Si alguna vez tuve algún cimiento sólido en estos veinticinco años de vida se hundió entre el fango de aquella calle que no sé situar en el mapa, pero que me hizo desprenderme de todo lo que llevaba en mi mochila. Nunca supe si estaba en Valencia o en Beirut. Supongo que lo único que diferenciaba a una de la otra aquella tarde eran el sonido de las armas y las voces de los voluntarios que nos comunicábamos con los abuelos que no podían bajar de su casa. Había ruinas, llantos, niños haciendo labores de adultos, helicópteros sobrevolando la zona, puestos de comida para locales y foráneos, militares patrullando la calle por la noche y haciendo tareas de achique durante el día, controles policiales en cualquier acceso a la ciudad y miradas por las que podías ver como los restos de una tormenta sostenían vidas. Nunca había sido tan sano llorar aunque fuera junto a un desconocido, aunque fuera con alguien a quien, probablemente, nunca vas a volver a ver en tu vida, pero que se pasaría todo el día contigo secándote las lágrimas mientras te pide que no te rindas. Qué fácil es decirlo cuando la realidad del terror es temporal, cuando los escombros solo son un pasatiempo, una anomalía. Qué difícil debe de ser levantarse cada mañana y que parezca que no avanzan los días, qué doloroso tiene que ser pasar a depender de la voluntad, que todavía se sigan sacando cadáveres y que a la hora de cenar una niña de siete años vaya picando por las casas para asegurarse de que sus vecinos tienen un plato caliente de comida.

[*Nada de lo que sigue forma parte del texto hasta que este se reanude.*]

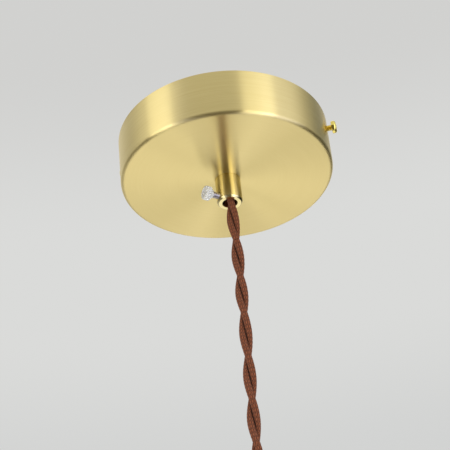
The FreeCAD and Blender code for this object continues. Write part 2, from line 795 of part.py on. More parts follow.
def make_terminal_barrels():
    barrels = []
    for pole in range(POLES):
        x = pole_x(pole)
        along = ((1, 0, 0), -90.0)
        length = "Dim.barrel_length"
        radius = "Dim.barrel_diameter / 2"
        bar = cylinder(f"BarrelBar{pole}", radius, length, x, BARREL_START, BARREL_Z, *along)
        start = f"{BARREL_START} - 1"
        radius = "Dim.barrel_bore / 2"
        holes = [cylinder(f"BarrelBore{pole}", radius, f"{length} + 2", x, start, BARREL_Z, *along)]
        for row in range(ROWS):
            radius = "Dim.terminal_screw_diameter / 2 + Dim.thread_clearance"
            name = f"BarrelTap{pole}{row}"
            holes.append(cylinder(name, radius, "Dim.barrel_diameter", x, row_y(row), BARREL_Z))
        barrels.append(cut(f"Barrel{pole}", bar, fuse(f"BarrelHoles{pole}", holes)))
    node(group("TerminalBarrels", barrels), "terminal_barrels")


def make_terminal_screws():
    """Slotted grub screws, each down on the wire in its barrel."""
    screws = []
    tip = f"({BARREL_Z} + Dim.ferrule_diameter / 2 + Dim.tip_clearance)"
    top = f"({BLOCK_TOP_Z} - 1)"
    for pole in range(POLES):
        for row in range(ROWS):
            name = f"{pole}{row}"
            radius = "Dim.terminal_screw_diameter / 2"
            bar = cylinder(f"ScrewBar{name}", radius, f"{top} - {tip}", pole_x(pole), row_y(row), tip)
            slot = box(
                f"ScrewSlot{name}", "Dim.terminal_screw_slot", "Dim.terminal_screw_diameter + 1", "2",
                f"{pole_x(pole)} - Dim.terminal_screw_slot / 2",
                f"{row_y(row)} - Dim.terminal_screw_diameter / 2 - 0.5", f"{top} - 1",
            )
            screws.append(cut(f"Screw{name}", bar, slot))
    node(group("TerminalScrews", screws), "terminal_screws")


def make_ferrules():
    """Crimped ends on the two cores and the earth lead, inside the barrels."""
    ends = []
    for pole in range(POLES):
        start = "Dim.block_distance + Dim.block_entry_depth"
        radius = "Dim.ferrule_diameter / 2"
        length = "Dim.ferrule_length"
        name = f"Ferrule{pole}"
        ends.append(cylinder(name, radius, length, pole_x(pole), start, BARREL_Z, (1, 0, 0), -90.0))
    node(group("CoreFerrules", ends), "core_ferrules")


def make_earth_lead():
    """The lead from the lug's barrel round to the block's first pole."""
    azimuth = math.radians(value("Dim.earth_lug_azimuth"))
    start = value(LEAD_START)
    height = value(f"{LUG_Z} + Dim.earth_lug_crimp / 2")
    bend = value("Dim.earth_lug_reach + Dim.earth_lead_bend")
    entry = value("Dim.block_distance + Dim.block_entry_depth")
    pole = value(pole_x(0))
    barrel_z = value(BARREL_Z)
    run_in = entry - value("Dim.earth_lead_run_in")
    out = [(reach * math.cos(azimuth), reach * math.sin(azimuth), height) for reach in (start, bend)]
    points = out + [(pole, run_in, barrel_z), (pole, entry, barrel_z)]
    wire_node("earth_lead", points, value("Dim.earth_lead_diameter"))


# The lampholder ------------------------------------------------------------------


def make_holder_sleeve():
    """A small grip like the one above, upside down, on the lampholder's nipple."""
    body = new_body("HolderSleeve")
    socket = "(Dim.nipple_diameter / 2 + Dim.fit_clearance)"
    outside = "Dim.holder_sleeve_diameter / 2"
    length = "Dim.holder_sleeve_length"
    points = [
        (socket, "0"),
        (outside, "0"),
        (outside, length),
        ("Dim.holder_sleeve_bore / 2", length),
        ("Dim.holder_sleeve_bore / 2", "Dim.holder_socket_depth"),
        (socket, "Dim.holder_socket_depth"),
    ]
    sleeve = turned(body, points)
    upper = ring_edges(sleeve, value(outside), value(length))
    rounded(body, "Chamfer", sleeve, upper, "Dim.grip_edge")
    place(body, z=CAP_Z)
    return node(body, "holder_sleeve")


def make_holder_nipple():
    top = f"({CAP_Z} + Dim.holder_socket_depth - Dim.hole_clearance)"
    bottom = f"({HOLDER_NUT_Z} - Dim.nipple_stand)"
    length = f"({top} - {bottom})"
    item = tube("HolderNipple", "Dim.nipple_diameter / 2", "Dim.nipple_bore / 2", length, bottom)
    return node(item, "holder_nipple")


def make_holder_cap():
    """The round-shouldered upper shell."""
    body = new_body("HolderCap")
    outside = "Dim.holder_cap_diameter / 2"
    inside = f"({outside} - Dim.holder_wall)"
    points = [
        (NIPPLE_HOLE, "0"),
        (outside, "0"),
        (outside, "-Dim.holder_cap_height"),
        (inside, "-Dim.holder_cap_height"),
        (inside, "-Dim.holder_wall"),
        (NIPPLE_HOLE, "-Dim.holder_wall"),
    ]
    cap = turned(body, points)
    shoulder = ring_edges(cap, value(outside), 0.0)
    cap = rounded(body, "Fillet", cap, shoulder, "Dim.holder_cap_shoulder")
    inner = ring_edges(cap, value(inside), -value("Dim.holder_wall"))
    rounded(body, "Fillet", cap, inner, "Dim.holder_cap_shoulder - Dim.holder_wall")
    place(body, z=CAP_Z)
    return node(body, "holder_cap")


def make_holder_shell():
    """The lower shell, with a lip that carries the insulator."""
    body = new_body("HolderShell")
    outside = "Dim.holder_shell_diameter / 2"
    inside = f"({outside} - Dim.holder_wall)"
    lip = f"({outside} - Dim.holder_shell_lip)"
    points = [
        (inside, "Dim.holder_wall"),
        (inside, "Dim.holder_shell_length"),
        (outside, "Dim.holder_shell_length"),
        (outside, "0"),
        (lip, "0"),
        (lip, "Dim.holder_wall"),
    ]
    shell = turned(body, points)
    lower = ring_edges(shell, value(outside), 0.0)
    rounded(body, "Fillet", shell, lower, "Dim.holder_wall - 4 * Dim.fit_clearance")
    place(body, z=SHELL_BOTTOM_Z)
    return node(body, "holder_shell")


INSULATOR_RADIUS = "(Dim.holder_shell_diameter / 2 - Dim.holder_wall - 2 * Dim.fit_clearance)"
THREAD_OUTSIDE = "(Dim.holder_thread_bore / 2 + Dim.holder_thread_wall)"


def make_holder_insulator():
    """The insulating core: a cup for the thread shell, with two wire holes on top."""
    outside = cylinder("InsulatorBody", INSULATOR_RADIUS, "Dim.holder_insulator_height", z=INSULATOR_Z)
    depth = f"{SOCKET_FLOOR_Z} - {INSULATOR_Z}"
    room = cylinder(
        "InsulatorRoom", f"{THREAD_OUTSIDE} + Dim.fit_clearance", f"{depth} + 1", z=f"{INSULATOR_Z} - 1"
    )
    holes = [room]
    screw_z = f"({INSULATOR_TOP_Z} - Dim.holder_core_depth + Dim.core_diameter / 2)"
    for side, sign in (("Right", ""), ("Left", "-")):
        x = f"{sign}Dim.holder_core_spacing / 2"
        radius = "Dim.core_diameter / 2 + Dim.fit_clearance"
        low = f"{INSULATOR_TOP_Z} - Dim.holder_core_depth"
        holes.append(cylinder(f"InsulatorWire{side}", radius, "Dim.holder_core_depth + 1", x, "0", low))
        radius = "Dim.terminal_screw_diameter / 2 + Dim.thread_clearance"
        turn = ((0, 1, 0), float(f"{sign}90"))
        holes.append(cylinder(f"InsulatorTap{side}", radius, INSULATOR_RADIUS, x, "0", screw_z, *turn))
    item = cut("HolderInsulator", outside, fuse("InsulatorCuts", holes))
    return node(item, "holder_insulator")


def make_holder_clamp_screws():
    """Two screws from the sides, each against its core."""
    screws = []
    screw_z = f"({INSULATOR_TOP_Z} - Dim.holder_core_depth + Dim.core_diameter / 2)"
    start = "(Dim.holder_core_spacing / 2 + Dim.core_diameter / 2 + Dim.tip_clearance)"
    end = f"({INSULATOR_RADIUS} - 1)"
    for side, sign in (("Right", ""), ("Left", "-")):
        turn = ((0, 1, 0), float(f"{sign}90"))
        radius = "Dim.terminal_screw_diameter / 2"
        name = f"ClampScrew{side}"
        bar = cylinder(f"{name}Bar", radius, f"{end} - {start}", f"{sign}{start}", "0", screw_z, *turn)
        wide = "Dim.terminal_screw_diameter + 1"
        slot = box(
            f"{name}Slot", "2", "Dim.terminal_screw_slot", wide,
            f"{sign}{end} - 1", "-Dim.terminal_screw_slot / 2", f"{screw_z} - ({wide}) / 2",
        )
        screws.append(cut(name, bar, slot))
    return node(group("HolderClampScrews", screws), "holder_clamp_screws")


def make_holder_contacts():
    """The thread shell that takes the lamp, and the spring strip at its centre."""
    bottom = f"({SOCKET_FLOOR_Z} - Dim.holder_thread_start - Dim.holder_thread_length)"
    inner = "Dim.holder_thread_bore / 2"
    shell = tube("HolderThreadShell", THREAD_OUTSIDE, inner, "Dim.holder_thread_length", bottom)
    node(shell, "holder_thread_shell")
    body = new_body("HolderCentreContact")
    thick = "Dim.holder_contact_thickness"
    rise = "Dim.holder_contact_rise"
    pad_end = "Dim.holder_contact_overhang"
    pad_start = f"({pad_end} - Dim.holder_contact_pad)"
    foot_end = f"({pad_start} - Dim.holder_contact_slope)"
    foot_start = f"({foot_end} - Dim.holder_contact_foot)"
    points = [
        (foot_start, "0"),
        (foot_start, f"-{thick}"),
        (foot_end, f"-{thick}"),
        (pad_start, f"-{rise} - {thick}"),
        (pad_end, f"-{rise} - {thick}"),
        (pad_end, f"-{rise}"),
        (f"{pad_start} + {thick} * 0.8", f"-{rise}"),
        (f"{foot_end} + {thick} * 0.8", "0"),
    ]
    padded(body, outline(body, "ContactOutline", "XZ_Plane", points), "Dim.holder_contact_width")
    place(body, z=SOCKET_FLOOR_Z)
    node(body, "holder_centre_contact")


def make_holder_tails():
    """The two cores from the cord's end, parted to the insulator's wire holes."""
    radius = value("Dim.core_diameter / 2")
    cord_x = value(CORD_X)
    cord_y = value(CORD_Y)
    top = value(HOLDER_CORD_END_Z)
    bottom = value(f"{INSULATOR_TOP_Z} - Dim.holder_core_depth")
    apart = value("Dim.holder_core_spacing / 2")
    nut_z = value(f"{HOLDER_NUT_Z} - Dim.nipple_stand - Dim.holder_core_straight")
    bend = value(f"{INSULATOR_TOP_Z} + Dim.holder_core_bend")
    solids = []
    for side in (-1, 1):
        points = [
            (cord_x + side * radius, cord_y, top),
            (cord_x + side * radius, cord_y, nut_z),
            (side * apart, 0.0, bend),
            (side * apart, 0.0, bottom),
        ]
        solids.append(wire_solid("holder_core_tails", points, 2 * radius))
    item = doc.addObject("Part::Feature", "HolderCoreTails")
    item.Shape = Part.makeCompound(solids)
    item.Placement = FreeCAD.Placement()
    return node(item, "holder_core_tails")


def check_and_write():
    """Stops on any failed object or unsound shape, then writes one file a node."""
    doc.recompute()
    for item in doc.Objects:
        if {"Invalid", "Error"} & set(item.State):
            raise RuntimeError(f"{item.Name} failed: {item.State}")
    for item in NODES:
        if item.Shape.isNull() or not item.Shape.isValid() or not item.Shape.Solids:
            raise RuntimeError(f"{item.Label} has no sound shape")
    os.makedirs("parts", exist_ok=True)
    for item in NODES:
        item.Shape.exportStep(f"parts/{item.Label}.step")
        size = item.Shape.BoundBox
        print(
            f"{item.Label}: {len(item.Shape.Solids)} solid(s), {item.Shape.Volume:.0f} mm3, "
            f"x {size.XMin:.2f}..{size.XMax:.2f} y {size.YMin:.2f}..{size.YMax:.2f} "
            f"z {size.ZMin:.2f}..{size.ZMax:.2f}"
        )


make_bracket()
make_canopy_cup()
make_side_nuts()
make_side_screw("side_screw_right", "", f"{TIGHT_HEAD} + Dim.side_screw_backed_out")
make_side_screw("side_screw_left", "-", TIGHT_HEAD)
make_nipple()
node(hex_nut("NippleNut", NUT_Z), "nipple_nut")
make_lock_washer()
make_earth_lug()
make_grip_sleeve()
make_grip_stud()
make_grip_knob()
make_cord()
make_core_tails()
make_terminal_block()
make_terminal_barrels()
make_terminal_screws()
make_ferrules()
make_earth_lead()
make_holder_sleeve()
make_holder_nipple()
node(hex_nut("HolderNut", HOLDER_NUT_Z), "holder_nut")
make_holder_cap()
make_holder_shell()
make_holder_insulator()
make_holder_clamp_screws()
make_holder_contacts()
make_holder_tails()
check_and_write()
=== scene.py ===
import math

import bmesh
import bpy
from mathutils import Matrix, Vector


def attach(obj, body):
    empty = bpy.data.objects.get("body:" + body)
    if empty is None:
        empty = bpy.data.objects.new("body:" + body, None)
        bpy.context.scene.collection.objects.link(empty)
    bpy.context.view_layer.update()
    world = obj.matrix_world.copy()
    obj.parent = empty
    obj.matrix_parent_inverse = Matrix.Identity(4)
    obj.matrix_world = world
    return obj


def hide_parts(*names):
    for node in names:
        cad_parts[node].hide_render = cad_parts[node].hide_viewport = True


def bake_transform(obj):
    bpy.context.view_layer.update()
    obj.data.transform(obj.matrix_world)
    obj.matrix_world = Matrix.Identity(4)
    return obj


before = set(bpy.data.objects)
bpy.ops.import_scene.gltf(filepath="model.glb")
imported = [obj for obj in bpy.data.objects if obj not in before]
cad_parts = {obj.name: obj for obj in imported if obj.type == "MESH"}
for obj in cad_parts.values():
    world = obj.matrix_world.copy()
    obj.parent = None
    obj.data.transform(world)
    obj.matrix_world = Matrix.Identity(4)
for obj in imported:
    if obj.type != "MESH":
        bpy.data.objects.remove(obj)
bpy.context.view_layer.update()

# Everything is in metres in the part's own frame: the ceiling is at z 0, the cup hangs
# below it, and X runs along the two side screws.
mm = 0.001


# the camera, where the photograph was taken from

camera = {
    "location": (0.09708222, -0.51437737, -0.40372935),
    "turn": (124.22068, 5.00989, 14.45898),
    "lens": 110.019,
    "sensor": 36.0,
    "clip": (0.01, 50.0),
}

lensData = bpy.data.cameras.new("photoCamera")
lensData.lens = camera["lens"]
lensData.sensor_width = camera["sensor"]
lensData.clip_start, lensData.clip_end = camera["clip"]
photoCamera = bpy.data.objects.new("photoCamera", lensData)
photoCamera.location = camera["location"]
photoCamera.rotation_euler = [math.radians(angle) for angle in camera["turn"]]
bpy.context.scene.collection.objects.link(photoCamera)
bpy.context.scene.camera = photoCamera
bpy.context.scene.view_settings.view_transform = "Standard"
print("camera placed")


# small tools for modelling


def leaveEdit():
    bpy.ops.object.mode_set(mode="OBJECT")


def deselectAll():
    if bpy.context.object and bpy.context.object.mode == "EDIT":
        leaveEdit()
    bpy.ops.object.select_all(action="DESELECT")


def takeUp(piece, edit=False):
    # leaves a piece alone selected, and opens it in edit mode where asked
    deselectAll()
    piece.select_set(True)
    bpy.context.view_layer.objects.active = piece
    if edit:
        bpy.ops.object.mode_set(mode="EDIT")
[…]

Nunca había visto a tanta buena gente tan sucia y a la vez con una sonrisa tan limpia. No había una mala cara, una contestación fuera de lugar, un empujón o un atisbo de ira. Nada dentro de todo lo que puede llegar a justificar que no tengas una casa en la que dormir, un cuerpo que velar o como seguir ganándote la vida. Sus abrazos son sinceros y profundos. Sus gracias desinteresadas, sin expectativas. Y su generosidad es tan infinita que aún habiéndolo perdido todo piensan en cómo estarán otros cuando reciben ayuda. Guarda un poco para los demás, con esto me apaño, hay que pensar en los que vienen detrás. He visto a gente llorar al recibir una tableta de chocolate o un paquete de tabaco. He visto tantas almas desnudas, tantos corazones bombeando a compás, que cualquiera podía ver como el futuro y la vida se abrían paso entre las cerdas de los rastrillos, el agua de las Karcher y las palas de los voluntarios.
Dudé mucho sobre escribir este texto porque pensé que sería repetitivo, que habría mil parecidos y que no aportaría nada nuevo. Pero fue entonces cuando me di cuenta de que ese sería el primer paso por la Calle del olvido. Y que mis días allí hubieran sido en vano porque nuestros actos nunca deben de estar supeditados a pensamientos ajenos. Por eso vuelvo a escribir sobre Valencia. Porque lo mínimo que se merecen los hombres y mujeres que conocí en Catarroja y Sedaví es que se les recuerde. Porque aunque quien tuvo que hacerlo no llegó a tiempo, el resto no tenemos porque llegar tarde y mirar hacia otro lado cuando el agua nos llega al cuello.